Can I suggest you two go and register with Guardian Unlimited Talk where this sort of tedious debate is de rigeur. You can even join in with the pathological debates on the Israel/Palestine issue...

lb said...

So what happened to all these "teachers and artists" then? All I saw on St Johns station platform this morning was harassed-looking middle-management types, and I include myself in that.

Pete said...

Teachers and artists don't have to commute into central london for a 9am start.

ross said...

"You are absolutely spoiling for an argument aren't you?!

Am not rising to it!"

fair enough

lb said...

"Teachers and artists don't have to commute into central london for a 9am start"

That's it, I'm retraining.

JPM said...

Come on, chaps! A bit of ribbing is acceptable, but it looks to me as if you're ganging up on Ross.

I had a bit of a go, and I hope he accepted it as harmless fun. (No pun intended.)

Ross speaks a lot of sense and his input has been great, though a bit of a challenge for me, so leave the lad alone and let's get on with swapping ideas for the betterment of Brockley.

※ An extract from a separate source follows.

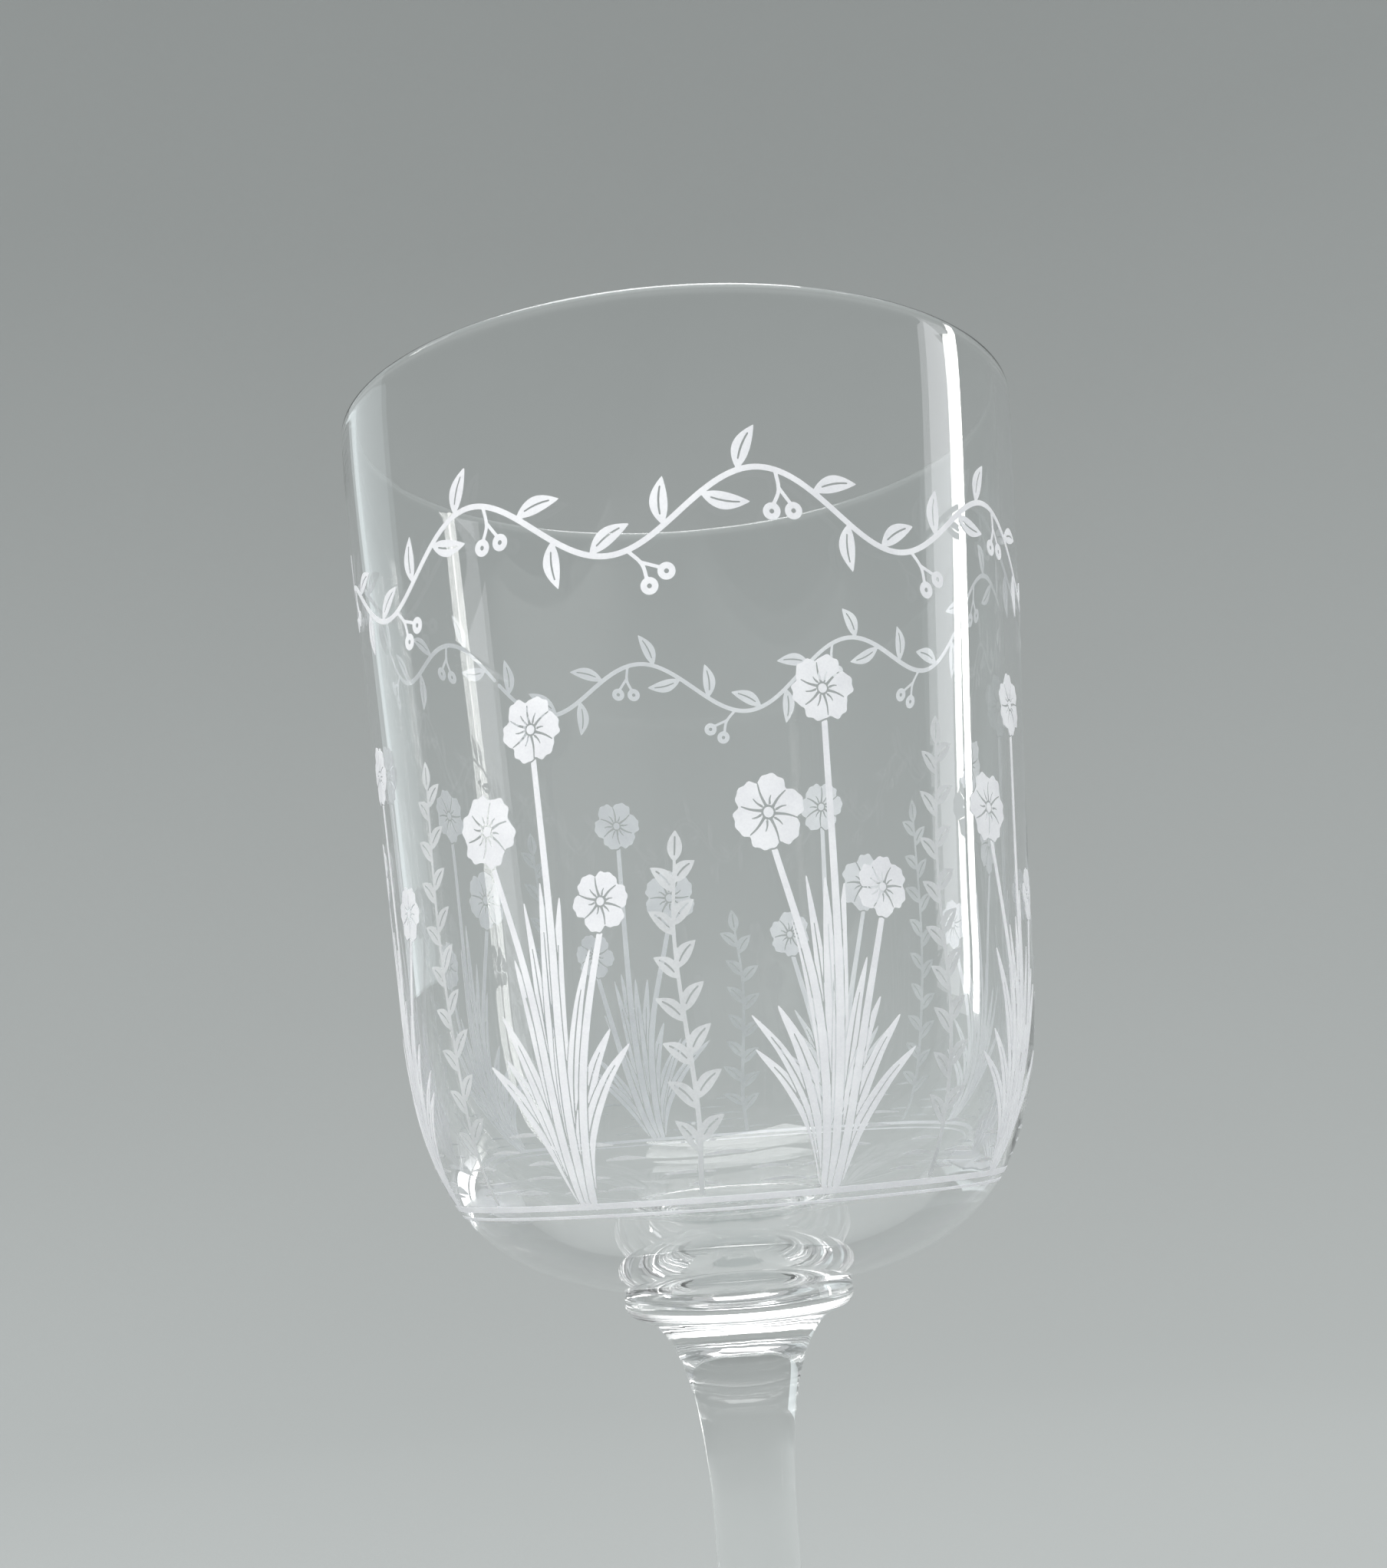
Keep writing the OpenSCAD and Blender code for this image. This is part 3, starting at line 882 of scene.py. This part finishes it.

Thta said, I don't like bullies actually, and 'cyber' bullies are no better. If it continues, I'm not coming back. And I won't go for a drink with you either.

ross said...

to be fair i don't think it's ganging up or 'bullying' whatsoever, it's two seperate things,

1) a scramble around by a bunch of people to prevent a discussion being had about something that they are either i) not interested in, ii) don't understand or iii) don't want to confront (why that means they have to then demand an end to said discussion when they could in fact just ignore the thread it's happening on i'm not so sure - it's not like i'm posting on every thread that arises here, very few to be fair), and

2) a discussion where people are happy to engage with the argument but the respective positions held by either sides are light years apart that very little common ground could expect to be achieved. now given the make up of sites like this it's not surprsing that that results in the majority of people taking one side of the argument leaving me as the lone voice pushing the other side, that isn't bullying or ganging up in the slightest, it's just how things are. productive discussion can still be had with this group however as at least the cases are put forward in a pleasant manner with a reasonable application of rigorous logic to them (unlike type (1) above) - i can respect the argument and its logic (and by extension its author) without agreeing with their conclusions.

JPM said...

Chaps, forget what I said. Make sure you give him a good cyber kicking!(You can lead a stubborn mule to water, but that won't improve his manners.)

ross said...

do you want me to get you a pair of velcro gloves to see if they can help you hold onto a position for more than 5 minutes?